Extract the complete data exactly as given.

- - - -

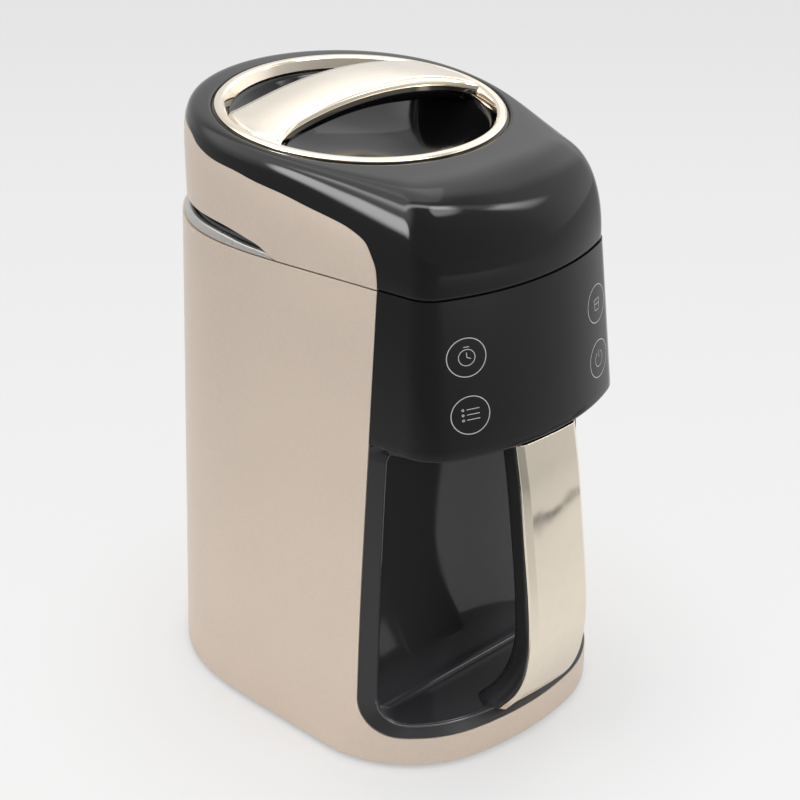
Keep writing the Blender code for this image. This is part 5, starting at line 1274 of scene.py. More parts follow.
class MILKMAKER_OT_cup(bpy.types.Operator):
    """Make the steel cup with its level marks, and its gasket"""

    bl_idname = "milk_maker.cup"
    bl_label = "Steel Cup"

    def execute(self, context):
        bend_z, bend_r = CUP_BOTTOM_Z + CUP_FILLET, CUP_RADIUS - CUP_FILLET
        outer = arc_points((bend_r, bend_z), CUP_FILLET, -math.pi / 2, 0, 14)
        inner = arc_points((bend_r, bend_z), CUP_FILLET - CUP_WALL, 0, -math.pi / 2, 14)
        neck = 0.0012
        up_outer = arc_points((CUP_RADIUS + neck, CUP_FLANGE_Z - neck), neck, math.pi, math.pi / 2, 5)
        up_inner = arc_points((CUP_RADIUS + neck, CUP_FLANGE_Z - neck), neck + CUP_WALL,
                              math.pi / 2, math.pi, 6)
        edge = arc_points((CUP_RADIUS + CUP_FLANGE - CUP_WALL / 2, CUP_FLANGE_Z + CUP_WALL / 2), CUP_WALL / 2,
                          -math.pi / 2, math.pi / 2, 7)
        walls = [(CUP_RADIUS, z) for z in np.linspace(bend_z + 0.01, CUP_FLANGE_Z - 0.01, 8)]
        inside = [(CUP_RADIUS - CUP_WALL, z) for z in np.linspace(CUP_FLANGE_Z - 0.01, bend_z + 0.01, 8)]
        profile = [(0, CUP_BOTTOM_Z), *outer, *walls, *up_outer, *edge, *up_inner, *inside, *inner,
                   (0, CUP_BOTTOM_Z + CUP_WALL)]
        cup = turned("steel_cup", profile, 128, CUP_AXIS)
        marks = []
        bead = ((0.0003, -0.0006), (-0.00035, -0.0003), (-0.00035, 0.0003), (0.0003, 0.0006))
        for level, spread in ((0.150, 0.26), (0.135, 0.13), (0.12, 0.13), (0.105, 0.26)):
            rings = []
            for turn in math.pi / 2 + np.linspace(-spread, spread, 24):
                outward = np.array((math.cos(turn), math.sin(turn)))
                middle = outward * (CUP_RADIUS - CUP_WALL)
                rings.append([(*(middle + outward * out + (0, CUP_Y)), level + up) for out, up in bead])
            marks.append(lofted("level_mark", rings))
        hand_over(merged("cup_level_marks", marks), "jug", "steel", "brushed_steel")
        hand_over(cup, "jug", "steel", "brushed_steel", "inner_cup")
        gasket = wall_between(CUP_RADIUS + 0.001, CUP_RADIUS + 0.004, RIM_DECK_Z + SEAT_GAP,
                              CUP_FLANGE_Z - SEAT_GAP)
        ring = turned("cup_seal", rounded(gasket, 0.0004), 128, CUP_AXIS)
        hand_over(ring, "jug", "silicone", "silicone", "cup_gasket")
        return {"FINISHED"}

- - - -

**Solution for this exercise**:
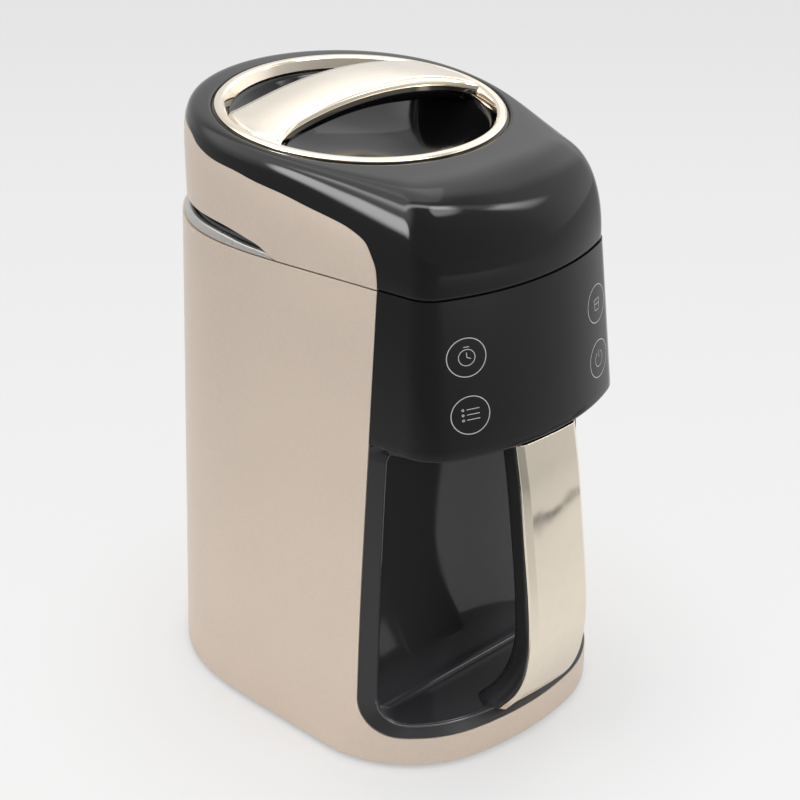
Keep writing the Blender code for this image. This is part 5, starting at line 1274 of scene.py. More parts follow.
class MILKMAKER_OT_cup(bpy.types.Operator):
    """Make the steel cup with its level marks, and its gasket"""

    bl_idname = "milk_maker.cup"
    bl_label = "Steel Cup"

    def execute(self, context):
        bend_z, bend_r = CUP_BOTTOM_Z + CUP_FILLET, CUP_RADIUS - CUP_FILLET
        outer = arc_points((bend_r, bend_z), CUP_FILLET, -math.pi / 2, 0, 14)
        inner = arc_points((bend_r, bend_z), CUP_FILLET - CUP_WALL, 0, -math.pi / 2, 14)
        neck = 0.0012
        up_outer = arc_points((CUP_RADIUS + neck, CUP_FLANGE_Z - neck), neck, math.pi, math.pi / 2, 5)
        up_inner = arc_points((CUP_RADIUS + neck, CUP_FLANGE_Z - neck), neck + CUP_WALL,
                              math.pi / 2, math.pi, 6)
        edge = arc_points((CUP_RADIUS + CUP_FLANGE - CUP_WALL / 2, CUP_FLANGE_Z + CUP_WALL / 2), CUP_WALL / 2,
                          -math.pi / 2, math.pi / 2, 7)
        walls = [(CUP_RADIUS, z) for z in np.linspace(bend_z + 0.01, CUP_FLANGE_Z - 0.01, 8)]
        inside = [(CUP_RADIUS - CUP_WALL, z) for z in np.linspace(CUP_FLANGE_Z - 0.01, bend_z + 0.01, 8)]
        profile = [(0, CUP_BOTTOM_Z), *outer, *walls, *up_outer, *edge, *up_inner, *inside, *inner,
                   (0, CUP_BOTTOM_Z + CUP_WALL)]
        cup = turned("steel_cup", profile, 128, CUP_AXIS)
        marks = []
        bead = ((0.0003, -0.0006), (-0.00035, -0.0003), (-0.00035, 0.0003), (0.0003, 0.0006))
        for level, spread in ((0.150, 0.26), (0.135, 0.13), (0.12, 0.13), (0.105, 0.26)):
            rings = []
            for turn in math.pi / 2 + np.linspace(-spread, spread, 24):
                outward = np.array((math.cos(turn), math.sin(turn)))
                middle = outward * (CUP_RADIUS - CUP_WALL)
                rings.append([(*(middle + outward * out + (0, CUP_Y)), level + up) for out, up in bead])
            marks.append(lofted("level_mark", rings))
        hand_over(merged("cup_level_marks", marks), "jug", "steel", "brushed_steel")
        hand_over(cup, "jug", "steel", "brushed_steel", "inner_cup")
        gasket = wall_between(CUP_RADIUS + 0.001, CUP_RADIUS + 0.004, RIM_DECK_Z + SEAT_GAP,
                              CUP_FLANGE_Z - SEAT_GAP)
        ring = turned("cup_seal", rounded(gasket, 0.0004), 128, CUP_AXIS)
        hand_over(ring, "jug", "silicone", "silicone", "cup_gasket")
        return {"FINISHED"}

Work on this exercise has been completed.